My husband and I told Mike we would find some place else to stay so that they could have their space with this child and work on being a family. Mike actually cried and begged us not to leave, so we stayed. Judy came home with the attitude that she had stayed straight long enough to get this kid into the world and she was finished. She would disappear in the afternoon and stay out all night and then sleep all day while the guys were at work. I was suddenly the new mother.

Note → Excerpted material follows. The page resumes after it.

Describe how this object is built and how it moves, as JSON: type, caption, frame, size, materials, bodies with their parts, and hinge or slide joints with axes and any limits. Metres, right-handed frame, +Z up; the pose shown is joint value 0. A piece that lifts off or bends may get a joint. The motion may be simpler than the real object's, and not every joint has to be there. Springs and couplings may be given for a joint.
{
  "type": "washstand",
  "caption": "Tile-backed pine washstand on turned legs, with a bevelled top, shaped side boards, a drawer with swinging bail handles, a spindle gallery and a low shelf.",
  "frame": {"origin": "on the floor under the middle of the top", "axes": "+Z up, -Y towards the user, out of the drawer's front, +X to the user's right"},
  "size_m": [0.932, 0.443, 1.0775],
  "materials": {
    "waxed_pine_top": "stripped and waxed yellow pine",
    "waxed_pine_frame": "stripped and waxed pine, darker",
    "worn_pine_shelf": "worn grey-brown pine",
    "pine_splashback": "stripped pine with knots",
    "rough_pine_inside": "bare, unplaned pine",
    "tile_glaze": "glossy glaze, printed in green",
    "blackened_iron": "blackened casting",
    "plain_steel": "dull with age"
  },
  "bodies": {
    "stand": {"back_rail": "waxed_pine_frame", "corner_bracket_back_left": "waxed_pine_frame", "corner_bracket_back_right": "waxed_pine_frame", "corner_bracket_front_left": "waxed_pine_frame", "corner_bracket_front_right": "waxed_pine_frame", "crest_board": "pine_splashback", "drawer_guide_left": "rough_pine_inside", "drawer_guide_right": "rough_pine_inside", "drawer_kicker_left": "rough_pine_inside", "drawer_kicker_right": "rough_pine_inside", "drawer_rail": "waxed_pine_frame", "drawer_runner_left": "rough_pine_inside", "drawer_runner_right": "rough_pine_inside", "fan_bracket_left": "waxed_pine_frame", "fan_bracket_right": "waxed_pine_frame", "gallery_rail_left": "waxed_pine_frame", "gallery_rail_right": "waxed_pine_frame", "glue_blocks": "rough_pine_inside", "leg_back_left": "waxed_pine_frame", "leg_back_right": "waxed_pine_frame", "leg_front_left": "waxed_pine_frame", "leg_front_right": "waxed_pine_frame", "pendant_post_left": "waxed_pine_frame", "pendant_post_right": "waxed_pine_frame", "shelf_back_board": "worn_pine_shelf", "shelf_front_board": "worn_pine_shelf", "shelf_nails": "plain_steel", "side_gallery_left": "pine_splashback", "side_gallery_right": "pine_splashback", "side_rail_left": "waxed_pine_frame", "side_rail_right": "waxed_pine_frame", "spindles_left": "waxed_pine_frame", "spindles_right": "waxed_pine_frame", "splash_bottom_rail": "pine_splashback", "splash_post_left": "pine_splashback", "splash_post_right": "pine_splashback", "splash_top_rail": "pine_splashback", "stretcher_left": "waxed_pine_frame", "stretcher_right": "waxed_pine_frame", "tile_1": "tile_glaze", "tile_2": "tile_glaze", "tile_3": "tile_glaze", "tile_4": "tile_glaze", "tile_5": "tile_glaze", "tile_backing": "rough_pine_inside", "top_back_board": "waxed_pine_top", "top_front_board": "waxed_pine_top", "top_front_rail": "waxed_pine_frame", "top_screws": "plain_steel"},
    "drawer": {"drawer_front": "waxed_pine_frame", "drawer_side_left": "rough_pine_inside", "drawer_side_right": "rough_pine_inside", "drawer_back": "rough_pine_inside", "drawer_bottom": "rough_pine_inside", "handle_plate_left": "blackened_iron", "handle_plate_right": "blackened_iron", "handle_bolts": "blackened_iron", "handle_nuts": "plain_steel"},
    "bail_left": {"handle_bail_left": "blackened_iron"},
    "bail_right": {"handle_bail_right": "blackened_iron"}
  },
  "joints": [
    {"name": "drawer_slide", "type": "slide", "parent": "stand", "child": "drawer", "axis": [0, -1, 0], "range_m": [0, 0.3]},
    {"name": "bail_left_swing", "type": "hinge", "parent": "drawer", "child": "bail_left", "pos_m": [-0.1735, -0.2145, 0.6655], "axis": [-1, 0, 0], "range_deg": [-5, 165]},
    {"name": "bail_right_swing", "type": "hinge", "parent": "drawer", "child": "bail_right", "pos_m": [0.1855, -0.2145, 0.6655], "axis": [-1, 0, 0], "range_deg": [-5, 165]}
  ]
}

Judy wanted no part of this child, but she didn't want Mike to know it because she didn't want to move back home. I fed this tiny baby, and kept her dried and clean and happy. Judy would hold her every now and then but when Trish would cry she would hand her back to me. Judy was supposed to be breast feeding but I caught her getting high so I made her stop and put Trish on formula myself. Judy would lay down with her during the day and pass out and not hear Trish when she woke up crying. She would get frustrated and angry because Trish cried so I would take her away. Judy would sneak out the door when I was busy and leave without even telling me. Of course she left Trish with me. With every passing day, I knew I needed to be there to protect this child.

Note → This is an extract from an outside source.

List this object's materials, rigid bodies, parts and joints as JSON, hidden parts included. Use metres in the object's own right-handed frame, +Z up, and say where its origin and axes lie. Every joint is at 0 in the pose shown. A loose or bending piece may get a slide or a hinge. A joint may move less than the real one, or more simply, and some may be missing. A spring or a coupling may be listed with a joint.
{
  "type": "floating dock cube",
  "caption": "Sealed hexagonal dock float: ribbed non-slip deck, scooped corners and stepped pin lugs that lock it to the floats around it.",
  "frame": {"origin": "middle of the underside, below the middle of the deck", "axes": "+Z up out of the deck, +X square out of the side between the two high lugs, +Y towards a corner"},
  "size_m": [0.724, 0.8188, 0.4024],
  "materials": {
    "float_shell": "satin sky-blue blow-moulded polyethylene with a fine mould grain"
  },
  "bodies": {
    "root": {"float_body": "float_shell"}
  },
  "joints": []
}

We stayed there for probably a year and all the while I cared for this baby. Eventually, Mike made Judy leave and I taught Mike to do all the things that I had been doing for Trish. He became an excellent daddy. By the time we moved out I felt very comfortable leaving Mike to tend to his daughter on his own. She survived those first critical months and I will always believe it was because I was there.
The point of this story is that we never intended to have financial troubles. We never intended to live with this couple. I was not happy about being there. I was full of anger and self pity throughout the beginning. But suddenly, there was a reason it had happened. I didn't see it for what it was then, but years later as I looked back on my life and wondered why so many bad things had happened, I began to see the good things that came about because of those bad things, none of which I had planned.
Life is what we make of it, but there are definitely parts of it that are planned for us. We may not see it for what it is while it's happening, but later in life we do. I have been in so many messes that just seemed like I was in the wrong place at the wrong time and doing all the wrong things, but when it was all said and done, I did something during that "episode" that helped someone else. I could tell story after story that confirms that.
I guess what I am trying to say is, don't be sad because of what you haven't accomplished or because things don't turn out like you think they should. If you look deep enough you will find that you did some awesome things along the way that you never thought about. You probably helped people that you never knew you helped. That's what you should live with every day. You are still here, so there are still things left for you to do. Embrace that and be happy.